Surface coatings produce the ideal tooling parts performance

Process engineers and materials scientists can extend the performance characteristics of aluminium tooling parts by adding surface coatings. And the right surface coating can be customised to deliver the target performance characteristics, overcoming the factors that negatively impact aluminium’s suitability for tooling parts.

The common challenges engineers face when specifying aluminium tooling parts:

  • Substrate adhesion – as wear is a major cause of tooling failure, particularly in high-speed manufacturing applications, surface coatings used to improve wear resistance must have high levels of adhesion to the substrate to be effective.
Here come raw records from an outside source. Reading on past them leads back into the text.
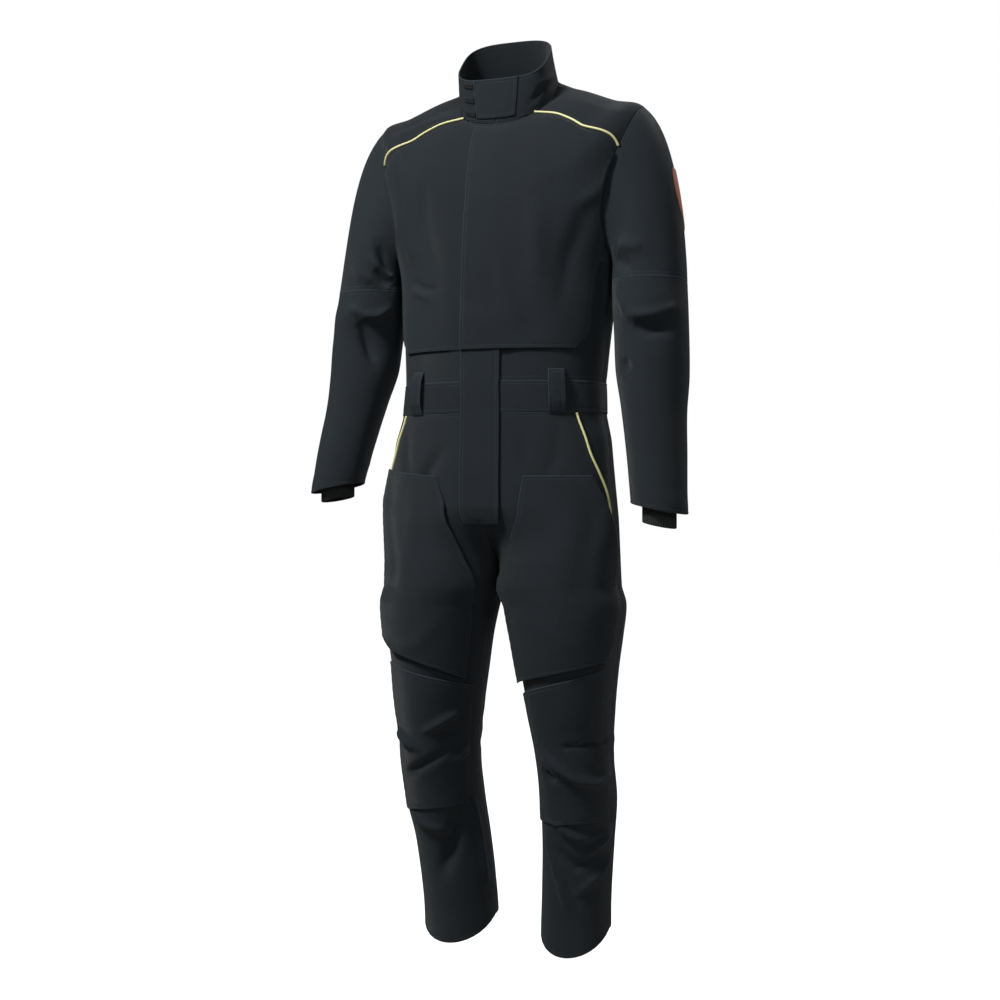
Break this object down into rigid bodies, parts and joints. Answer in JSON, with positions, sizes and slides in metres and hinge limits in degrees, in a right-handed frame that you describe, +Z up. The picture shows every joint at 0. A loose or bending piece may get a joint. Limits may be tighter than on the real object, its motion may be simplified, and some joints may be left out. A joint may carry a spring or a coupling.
{
  "type": "welding coverall",
  "caption": "One-piece coverall of dark heavy twill with stand-up collar, loose chest and thigh panels, pale piping, belt loops and knitted cuffs, in its worn form.",
  "frame": {"origin": "middle of the neck at shoulder height, where the garment hangs on its wearer", "axes": "+Z up to the head, the front faces -Y, the wearer's left is +X"},
  "size_m": [0.6736, 0.2559, 1.5624],
  "materials": {
    "cloth": "matte",
    "knit": "matte",
    "piping": "satin",
    "leather": "satin",
    "grip": "matte"
  },
  "bodies": {
    "root": {"bodice_front_left": "cloth", "bodice_front_right": "cloth", "bodice_back": "cloth", "shoulder_yoke": "cloth", "yoke_piping_left": "piping", "yoke_piping_right": "piping", "collar_band": "cloth", "collar_tab": "cloth", "collar_grip_1": "grip", "collar_grip_2": "grip", "collar_grip_3": "grip", "chest_panel_left": "cloth", "chest_panel_right": "cloth", "front_placket": "cloth", "waistband": "cloth", "belt_loop_front_left": "cloth", "belt_loop_front_right": "cloth", "belt_loop_back_left": "cloth", "belt_loop_back_right": "cloth", "belt_loop_back": "cloth", "trouser_front_left": "cloth", "trouser_front_right": "cloth", "trouser_back_left": "cloth", "trouser_back_right": "cloth", "pocket_piping_left": "piping", "pocket_piping_right": "piping", "thigh_panel_left": "cloth", "thigh_panel_right": "cloth", "knee_patch_left": "cloth", "knee_patch_right": "cloth", "sleeve_upper_left": "cloth", "sleeve_upper_right": "cloth", "sleeve_lower_left": "cloth", "sleeve_lower_right": "cloth", "rib_cuff_left": "knit", "rib_cuff_right": "knit", "arm_patch": "leather"}
  },
  "joints": []
}
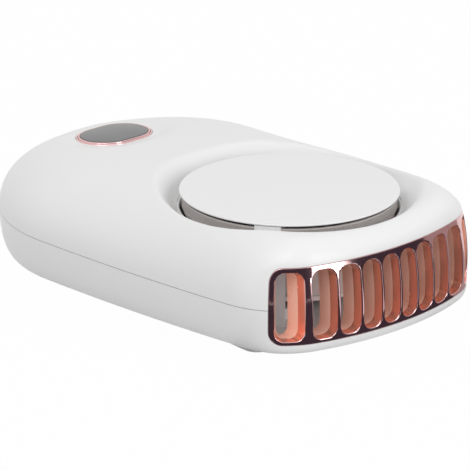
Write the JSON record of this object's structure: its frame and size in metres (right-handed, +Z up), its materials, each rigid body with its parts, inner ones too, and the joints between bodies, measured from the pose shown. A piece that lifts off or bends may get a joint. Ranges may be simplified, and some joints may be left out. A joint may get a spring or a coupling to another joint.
{
  "type": "neck fan",
  "caption": "Pocket-sized neck fan: white pill-shaped housing, covered centrifugal intake, bright slotted outlet around one end, push button and belt clip.",
  "frame": {"origin": "Middle of the fan in plan, on the surface that the underside of its belt clip rests on.", "axes": "X is the fan's width, Y runs from the outlet at -Y to the button end at +Y, Z is up, out of the face with the intake cover."},
  "size_m": [0.0804, 0.123, 0.0343],
  "materials": {
    "white_plastic": "satin",
    "rose_chrome": "polished",
    "key_grey": "polished",
    "clip_plastic": "satin",
    "black_plastic": "matte",
    "wheel_plastic": "matte",
    "steel": "polished",
    "magnet": "matte",
    "bronze": "satin",
    "core_steel": "satin",
    "copper": "satin",
    "board_green": "satin",
    "cell_foil": "satin",
    "foam": "matte",
    "wire": "satin",
    "chip_black": "matte"
  },
  "bodies": {
    "housing": {"top_shell": "white_plastic", "bottom_shell": "white_plastic", "intake_cover": "white_plastic", "outlet_grille": "rose_chrome", "button_ring": "rose_chrome", "key_switch": "black_plastic", "main_board": "board_green", "charge_socket": "steel", "control_chips": "chip_black", "boost_coil": "magnet", "battery_cell": "cell_foil", "battery_pad": "foam", "battery_leads": "wire", "motor_leads": "wire", "bearing_upper": "bronze", "bearing_lower": "bronze", "stator_core": "core_steel", "stator_coils": "copper", "motor_base": "black_plastic", "motor_board": "board_green", "motor_screws": "steel", "board_screws": "steel", "case_screws": "steel", "clip_pin": "steel", "clip_spring": "steel"},
    "rotor": {"fan_wheel": "wheel_plastic", "rotor_cup": "steel", "rotor_magnet": "magnet", "motor_shaft": "steel", "shaft_clip": "steel"},
    "key": {"power_key": "key_grey", "key_plunger": "black_plastic"},
    "clip": {"belt_clip": "clip_plastic"}
  },
  "joints": [
    {"name": "rotor_spin", "type": "hinge", "parent": "housing", "child": "rotor", "pos_m": [0, -0.0238, 0.0205], "axis": [0, 0, 1], "continuous": true},
    {"name": "key_press", "type": "slide", "parent": "housing", "child": "key", "axis": [0, -0.0698, -0.9976], "range_m": [0, 0.0005], "stiffness_N_per_m": 1500, "springref_m": -0.0005},
    {"name": "clip_hinge", "type": "hinge", "parent": "housing", "child": "clip", "pos_m": [0, -0.024, 0.0044], "axis": [-1, 0, 0], "range_deg": [0, 12], "stiffness_Nm_per_rad": 0.6, "springref_deg": -11.46, "deforming": ["clip_spring"]}
  ]
}
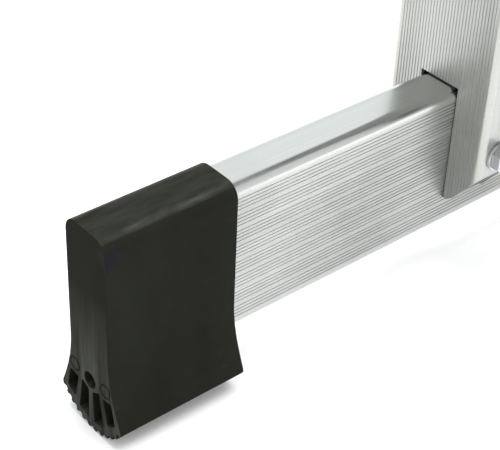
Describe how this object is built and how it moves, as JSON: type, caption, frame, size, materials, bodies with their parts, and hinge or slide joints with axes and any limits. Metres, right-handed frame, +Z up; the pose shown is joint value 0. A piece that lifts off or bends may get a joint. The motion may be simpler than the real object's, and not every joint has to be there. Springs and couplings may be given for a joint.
{
  "type": "extension ladder",
  "caption": "Two-section aluminium extension ladder with a wide stabiliser bar, rubber rocker feet and sprung rung latches.",
  "frame": {"origin": "on the floor under the middle of the closed, upright ladder", "axes": "+X to the right along the rungs, +Y to the wall side, +Z up; the climber is on the -Y side"},
  "size_m": [0.854, 0.146, 2.6441],
  "materials": {
    "aluminium": "extruded mill finish",
    "foot_rubber": "moulded, satin",
    "black_plastic": "moulded",
    "zinc_steel": "zinc plated",
    "fastener_steel": "bright zinc",
    "latch_steel": "grey painted",
    "spring_steel": "bright wire"
  },
  "bodies": {
    "base_section": {"stabiliser_bar": "aluminium", "left_foot_cap": "foot_rubber", "right_foot_cap": "foot_rubber", "left_base_stile": "aluminium", "right_base_stile": "aluminium", "base_rungs": "aluminium", "left_base_plug": "black_plastic", "right_base_plug": "black_plastic", "left_base_top_cap": "black_plastic", "right_base_top_cap": "black_plastic", "bar_bolts": "fastener_steel", "bar_washers": "fastener_steel", "bar_nuts": "fastener_steel", "left_top_guide": "zinc_steel", "right_top_guide": "zinc_steel", "left_top_liner": "black_plastic", "right_top_liner": "black_plastic", "top_guide_rivets": "fastener_steel", "left_landing_bracket": "zinc_steel", "right_landing_bracket": "zinc_steel", "landing_rivets": "fastener_steel", "travel_stops": "black_plastic", "travel_stop_rivets": "fastener_steel"},
    "fly_section": {"left_fly_stile": "aluminium", "right_fly_stile": "aluminium", "fly_rungs": "aluminium", "left_fly_shoe": "foot_rubber", "right_fly_shoe": "foot_rubber", "left_fly_top_cap": "black_plastic", "right_fly_top_cap": "black_plastic", "left_lower_guide": "zinc_steel", "right_lower_guide": "zinc_steel", "left_lower_liner": "black_plastic", "right_lower_liner": "black_plastic", "lower_guide_rivets": "fastener_steel", "left_latch_bracket": "zinc_steel", "right_latch_bracket": "zinc_steel", "latch_rivets": "fastener_steel", "left_latch_pin": "fastener_steel", "right_latch_pin": "fastener_steel", "latch_stop_pins": "fastener_steel"},
    "left_latch_arm": {"left_latch": "latch_steel", "left_latch_spring": "spring_steel"},
    "right_latch_arm": {"right_latch": "latch_steel", "right_latch_spring": "spring_steel"}
  },
  "joints": [
    {"name": "fly_slide", "type": "slide", "parent": "base_section", "child": "fly_section", "axis": [0, 0, 1], "range_m": [0, 1.54]},
    {"name": "left_latch_swing", "type": "hinge", "parent": "fly_section", "child": "left_latch_arm", "pos_m": [-0.142, -0.0029, 0.254], "axis": [-1, 0, 0], "range_deg": [0, 72], "stiffness_Nm_per_rad": 0.15, "springref_deg": -34.38},
    {"name": "right_latch_swing", "type": "hinge", "parent": "fly_section", "child": "right_latch_arm", "pos_m": [0.142, -0.0029, 0.254], "axis": [-1, 0, 0], "range_deg": [0, 72], "stiffness_Nm_per_rad": 0.15, "springref_deg": -34.38}
  ]
}
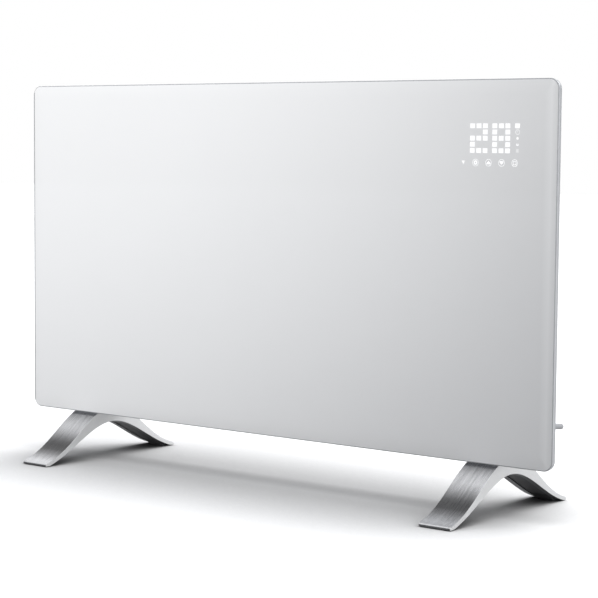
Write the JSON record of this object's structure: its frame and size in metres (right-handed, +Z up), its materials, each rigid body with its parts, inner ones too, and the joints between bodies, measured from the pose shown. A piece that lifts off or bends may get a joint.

Furthermore, some techniques that use high temperature plasma sprays can oxidise the substrate, compromising the strength of the coating adhesion
  • Coating coverage – complex tooling components have complex geometry, with sharp angles in the tool shape that can lead to coverage gaps when vapour and spray-deposition technologies are used.

Plasma electrolytic oxidation (PEO) is a surface coating technology that both meets the above challenges and can be further customised according to the specific tooling requirements. PEO enables process engineers to specify aluminium tooling parts for its core performance characteristics and simply add those it does not have.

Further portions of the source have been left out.